Composing a poets’ common

A distinguishing feature of the new generation of Greek poetry, the one I have been calling the “Generation of Left Melancholy,” is its collective work on a poets’ common. Its project of creating, sustaining, and participating in a shared world of practices and registers represents an energetic response of its writers to the prevailing political mood of the 21st century. If the Generation of the 1950s mobilized the communal and that of the 1970s the public, the Generation of the 2000 operates according to the collaborative principle of the common. That is why, to put it phenomenologically, the first generation gathered in salons, the next emerged in bars, and the latest appears in bookstores. This one is not a generation of living rooms and coffee tables, where select few were admitted and seated, but of stacks that stay open to everybody for long hours.

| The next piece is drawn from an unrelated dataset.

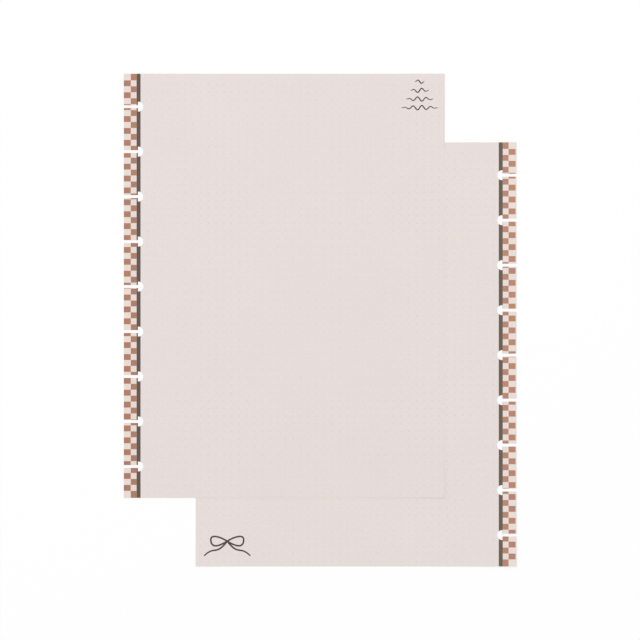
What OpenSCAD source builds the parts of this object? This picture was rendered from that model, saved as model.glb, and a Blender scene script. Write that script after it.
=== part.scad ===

As Andrea Mubi Brighenti’s puts it in the new issue of Critical Inquiry, “the common is a de-essentialized version of the community. It reveals that what matters most is not the fact of community but the issue of community” (“The Public and the Common: Some Approximations of Their Contemporary Articulation,” p. 318).  Rather than existing as a given, the common must be constructed “in the form of an invocation, an appeal, or a summoning of people and forces” (317). But if it is a matter of becoming, not being, then the question becomes, “how do we compose a common?” (322) To whom does it appeal and what forces does it summon? “For it to exist, the common must be a composition of differences that remain different” (324). Such compositions resound out of the bookstore readings that the Generation uses regularly as invocations, which function as polyphonic and intermedial performances of the common. Their atmosphere pulsates with the rhythm of a Deleuzian “difference” which returns while resisting repetition.

An atmospheric, affective composition of a post-Marxist common requires different voices and new measures. “Measures are events, in the sense that common enunciation bears with it the capacity to make things happen” (326).  The search for voices and measures making music common is indeed the explicit topic of a pentatonic conversation among eminent poets of the 2000s published in the latest issue of a literary magazine with a Derridean title and a Phoenician spelling: [φρμκ].

It’s an excellent fit with my blog, whose topic is listening to music and poetry with Pantelis Polychronidis, my “other self.”